YOUR INSTRUCTIONS: Restate the whole listing exactly.
########
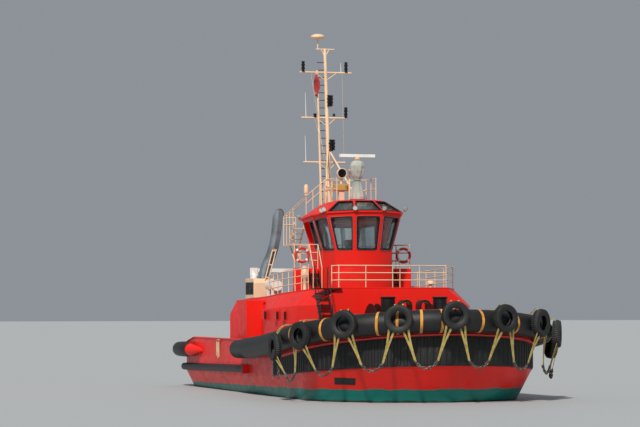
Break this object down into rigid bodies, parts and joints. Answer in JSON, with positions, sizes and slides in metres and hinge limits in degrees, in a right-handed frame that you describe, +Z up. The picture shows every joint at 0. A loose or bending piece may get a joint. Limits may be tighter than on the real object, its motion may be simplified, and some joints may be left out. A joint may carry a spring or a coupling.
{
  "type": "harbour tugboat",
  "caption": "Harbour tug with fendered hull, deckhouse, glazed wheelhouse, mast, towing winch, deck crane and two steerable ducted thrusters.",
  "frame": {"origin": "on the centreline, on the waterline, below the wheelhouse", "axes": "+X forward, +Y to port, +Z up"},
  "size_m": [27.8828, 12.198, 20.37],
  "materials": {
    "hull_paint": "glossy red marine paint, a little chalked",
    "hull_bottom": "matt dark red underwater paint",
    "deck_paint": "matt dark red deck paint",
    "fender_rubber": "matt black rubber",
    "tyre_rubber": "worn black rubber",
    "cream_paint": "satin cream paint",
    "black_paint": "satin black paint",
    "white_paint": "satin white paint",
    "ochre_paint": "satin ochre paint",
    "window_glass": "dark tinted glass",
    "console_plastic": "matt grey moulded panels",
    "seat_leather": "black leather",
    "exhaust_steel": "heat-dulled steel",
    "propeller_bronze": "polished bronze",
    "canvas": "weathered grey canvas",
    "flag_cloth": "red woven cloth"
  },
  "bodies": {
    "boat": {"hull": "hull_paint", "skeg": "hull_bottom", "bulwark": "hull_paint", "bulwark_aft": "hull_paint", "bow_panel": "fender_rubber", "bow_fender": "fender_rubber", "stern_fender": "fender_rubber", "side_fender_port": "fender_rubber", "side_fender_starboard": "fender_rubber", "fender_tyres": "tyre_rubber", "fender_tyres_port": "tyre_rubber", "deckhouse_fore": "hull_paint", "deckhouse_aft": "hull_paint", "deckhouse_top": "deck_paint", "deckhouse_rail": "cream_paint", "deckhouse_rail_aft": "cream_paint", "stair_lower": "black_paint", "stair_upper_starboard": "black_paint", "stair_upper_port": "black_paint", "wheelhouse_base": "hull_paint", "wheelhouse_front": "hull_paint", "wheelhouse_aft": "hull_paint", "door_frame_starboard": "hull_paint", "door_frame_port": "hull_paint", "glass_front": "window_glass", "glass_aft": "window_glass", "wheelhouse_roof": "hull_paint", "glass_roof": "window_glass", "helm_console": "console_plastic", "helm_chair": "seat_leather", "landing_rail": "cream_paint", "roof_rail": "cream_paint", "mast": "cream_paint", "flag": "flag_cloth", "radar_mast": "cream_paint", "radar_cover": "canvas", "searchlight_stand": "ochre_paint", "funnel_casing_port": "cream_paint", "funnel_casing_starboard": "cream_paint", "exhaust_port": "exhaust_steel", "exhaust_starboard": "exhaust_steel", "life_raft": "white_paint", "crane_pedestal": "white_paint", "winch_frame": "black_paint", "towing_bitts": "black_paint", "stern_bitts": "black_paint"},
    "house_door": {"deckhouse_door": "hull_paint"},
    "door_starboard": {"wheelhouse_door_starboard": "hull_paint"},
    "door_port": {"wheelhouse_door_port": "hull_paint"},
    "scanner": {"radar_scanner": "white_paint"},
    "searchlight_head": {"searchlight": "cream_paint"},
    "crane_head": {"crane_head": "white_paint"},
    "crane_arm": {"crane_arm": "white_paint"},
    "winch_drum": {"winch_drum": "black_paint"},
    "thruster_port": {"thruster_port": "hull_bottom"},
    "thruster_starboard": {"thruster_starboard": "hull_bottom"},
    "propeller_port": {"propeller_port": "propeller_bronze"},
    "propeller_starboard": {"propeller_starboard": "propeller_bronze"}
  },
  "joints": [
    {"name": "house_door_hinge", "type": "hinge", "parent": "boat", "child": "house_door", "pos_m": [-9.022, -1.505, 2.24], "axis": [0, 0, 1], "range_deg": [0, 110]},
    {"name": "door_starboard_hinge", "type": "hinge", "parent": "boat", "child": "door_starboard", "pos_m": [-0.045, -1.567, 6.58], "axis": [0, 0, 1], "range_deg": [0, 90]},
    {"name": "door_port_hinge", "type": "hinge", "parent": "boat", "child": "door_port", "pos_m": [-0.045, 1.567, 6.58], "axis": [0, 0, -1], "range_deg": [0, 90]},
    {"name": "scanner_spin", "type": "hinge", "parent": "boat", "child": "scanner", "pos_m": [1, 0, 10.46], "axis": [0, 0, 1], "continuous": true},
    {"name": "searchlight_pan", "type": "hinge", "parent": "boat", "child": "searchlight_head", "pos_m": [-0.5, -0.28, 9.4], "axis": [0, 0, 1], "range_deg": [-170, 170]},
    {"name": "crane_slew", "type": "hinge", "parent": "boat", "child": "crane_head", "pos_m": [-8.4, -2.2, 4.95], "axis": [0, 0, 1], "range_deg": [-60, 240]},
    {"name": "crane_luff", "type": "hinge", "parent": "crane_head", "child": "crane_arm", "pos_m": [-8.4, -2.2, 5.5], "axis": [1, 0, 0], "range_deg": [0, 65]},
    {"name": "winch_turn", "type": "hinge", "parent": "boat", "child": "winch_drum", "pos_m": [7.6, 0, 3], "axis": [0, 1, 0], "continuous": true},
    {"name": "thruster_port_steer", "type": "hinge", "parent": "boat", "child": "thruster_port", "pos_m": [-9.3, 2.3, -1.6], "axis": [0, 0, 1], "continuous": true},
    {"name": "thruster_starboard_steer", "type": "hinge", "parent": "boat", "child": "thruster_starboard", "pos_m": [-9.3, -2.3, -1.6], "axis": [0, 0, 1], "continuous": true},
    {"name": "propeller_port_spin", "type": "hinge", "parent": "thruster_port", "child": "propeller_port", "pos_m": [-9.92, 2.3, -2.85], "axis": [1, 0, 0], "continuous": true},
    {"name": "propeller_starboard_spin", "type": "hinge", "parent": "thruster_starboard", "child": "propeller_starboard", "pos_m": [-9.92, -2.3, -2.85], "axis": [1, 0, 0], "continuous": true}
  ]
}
########
OUTPUT BELOW:
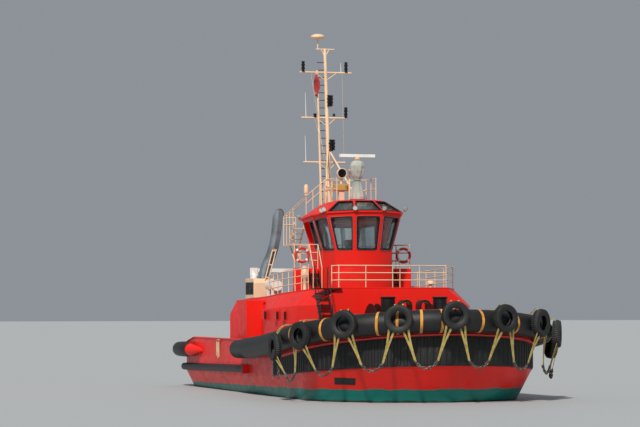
Break this object down into rigid bodies, parts and joints. Answer in JSON, with positions, sizes and slides in metres and hinge limits in degrees, in a right-handed frame that you describe, +Z up. The picture shows every joint at 0. A loose or bending piece may get a joint. Limits may be tighter than on the real object, its motion may be simplified, and some joints may be left out. A joint may carry a spring or a coupling.
{
  "type": "harbour tugboat",
  "caption": "Harbour tug with fendered hull, deckhouse, glazed wheelhouse, mast, towing winch, deck crane and two steerable ducted thrusters.",
  "frame": {"origin": "on the centreline, on the waterline, below the wheelhouse", "axes": "+X forward, +Y to port, +Z up"},
  "size_m": [27.8828, 12.198, 20.37],
  "materials": {
    "hull_paint": "glossy red marine paint, a little chalked",
    "hull_bottom": "matt dark red underwater paint",
    "deck_paint": "matt dark red deck paint",
    "fender_rubber": "matt black rubber",
    "tyre_rubber": "worn black rubber",
    "cream_paint": "satin cream paint",
    "black_paint": "satin black paint",
    "white_paint": "satin white paint",
    "ochre_paint": "satin ochre paint",
    "window_glass": "dark tinted glass",
    "console_plastic": "matt grey moulded panels",
    "seat_leather": "black leather",
    "exhaust_steel": "heat-dulled steel",
    "propeller_bronze": "polished bronze",
    "canvas": "weathered grey canvas",
    "flag_cloth": "red woven cloth"
  },
  "bodies": {
    "boat": {"hull": "hull_paint", "skeg": "hull_bottom", "bulwark": "hull_paint", "bulwark_aft": "hull_paint", "bow_panel": "fender_rubber", "bow_fender": "fender_rubber", "stern_fender": "fender_rubber", "side_fender_port": "fender_rubber", "side_fender_starboard": "fender_rubber", "fender_tyres": "tyre_rubber", "fender_tyres_port": "tyre_rubber", "deckhouse_fore": "hull_paint", "deckhouse_aft": "hull_paint", "deckhouse_top": "deck_paint", "deckhouse_rail": "cream_paint", "deckhouse_rail_aft": "cream_paint", "stair_lower": "black_paint", "stair_upper_starboard": "black_paint", "stair_upper_port": "black_paint", "wheelhouse_base": "hull_paint", "wheelhouse_front": "hull_paint", "wheelhouse_aft": "hull_paint", "door_frame_starboard": "hull_paint", "door_frame_port": "hull_paint", "glass_front": "window_glass", "glass_aft": "window_glass", "wheelhouse_roof": "hull_paint", "glass_roof": "window_glass", "helm_console": "console_plastic", "helm_chair": "seat_leather", "landing_rail": "cream_paint", "roof_rail": "cream_paint", "mast": "cream_paint", "flag": "flag_cloth", "radar_mast": "cream_paint", "radar_cover": "canvas", "searchlight_stand": "ochre_paint", "funnel_casing_port": "cream_paint", "funnel_casing_starboard": "cream_paint", "exhaust_port": "exhaust_steel", "exhaust_starboard": "exhaust_steel", "life_raft": "white_paint", "crane_pedestal": "white_paint", "winch_frame": "black_paint", "towing_bitts": "black_paint", "stern_bitts": "black_paint"},
    "house_door": {"deckhouse_door": "hull_paint"},
    "door_starboard": {"wheelhouse_door_starboard": "hull_paint"},
    "door_port": {"wheelhouse_door_port": "hull_paint"},
    "scanner": {"radar_scanner": "white_paint"},
    "searchlight_head": {"searchlight": "cream_paint"},
    "crane_head": {"crane_head": "white_paint"},
    "crane_arm": {"crane_arm": "white_paint"},
    "winch_drum": {"winch_drum": "black_paint"},
    "thruster_port": {"thruster_port": "hull_bottom"},
    "thruster_starboard": {"thruster_starboard": "hull_bottom"},
    "propeller_port": {"propeller_port": "propeller_bronze"},
    "propeller_starboard": {"propeller_starboard": "propeller_bronze"}
  },
  "joints": [
    {"name": "house_door_hinge", "type": "hinge", "parent": "boat", "child": "house_door", "pos_m": [-9.022, -1.505, 2.24], "axis": [0, 0, 1], "range_deg": [0, 110]},
    {"name": "door_starboard_hinge", "type": "hinge", "parent": "boat", "child": "door_starboard", "pos_m": [-0.045, -1.567, 6.58], "axis": [0, 0, 1], "range_deg": [0, 90]},
    {"name": "door_port_hinge", "type": "hinge", "parent": "boat", "child": "door_port", "pos_m": [-0.045, 1.567, 6.58], "axis": [0, 0, -1], "range_deg": [0, 90]},
    {"name": "scanner_spin", "type": "hinge", "parent": "boat", "child": "scanner", "pos_m": [1, 0, 10.46], "axis": [0, 0, 1], "continuous": true},
    {"name": "searchlight_pan", "type": "hinge", "parent": "boat", "child": "searchlight_head", "pos_m": [-0.5, -0.28, 9.4], "axis": [0, 0, 1], "range_deg": [-170, 170]},
    {"name": "crane_slew", "type": "hinge", "parent": "boat", "child": "crane_head", "pos_m": [-8.4, -2.2, 4.95], "axis": [0, 0, 1], "range_deg": [-60, 240]},
    {"name": "crane_luff", "type": "hinge", "parent": "crane_head", "child": "crane_arm", "pos_m": [-8.4, -2.2, 5.5], "axis": [1, 0, 0], "range_deg": [0, 65]},
    {"name": "winch_turn", "type": "hinge", "parent": "boat", "child": "winch_drum", "pos_m": [7.6, 0, 3], "axis": [0, 1, 0], "continuous": true},
    {"name": "thruster_port_steer", "type": "hinge", "parent": "boat", "child": "thruster_port", "pos_m": [-9.3, 2.3, -1.6], "axis": [0, 0, 1], "continuous": true},
    {"name": "thruster_starboard_steer", "type": "hinge", "parent": "boat", "child": "thruster_starboard", "pos_m": [-9.3, -2.3, -1.6], "axis": [0, 0, 1], "continuous": true},
    {"name": "propeller_port_spin", "type": "hinge", "parent": "thruster_port", "child": "propeller_port", "pos_m": [-9.92, 2.3, -2.85], "axis": [1, 0, 0], "continuous": true},
    {"name": "propeller_starboard_spin", "type": "hinge", "parent": "thruster_starboard", "child": "propeller_starboard", "pos_m": [-9.92, -2.3, -2.85], "axis": [1, 0, 0], "continuous": true}
  ]
}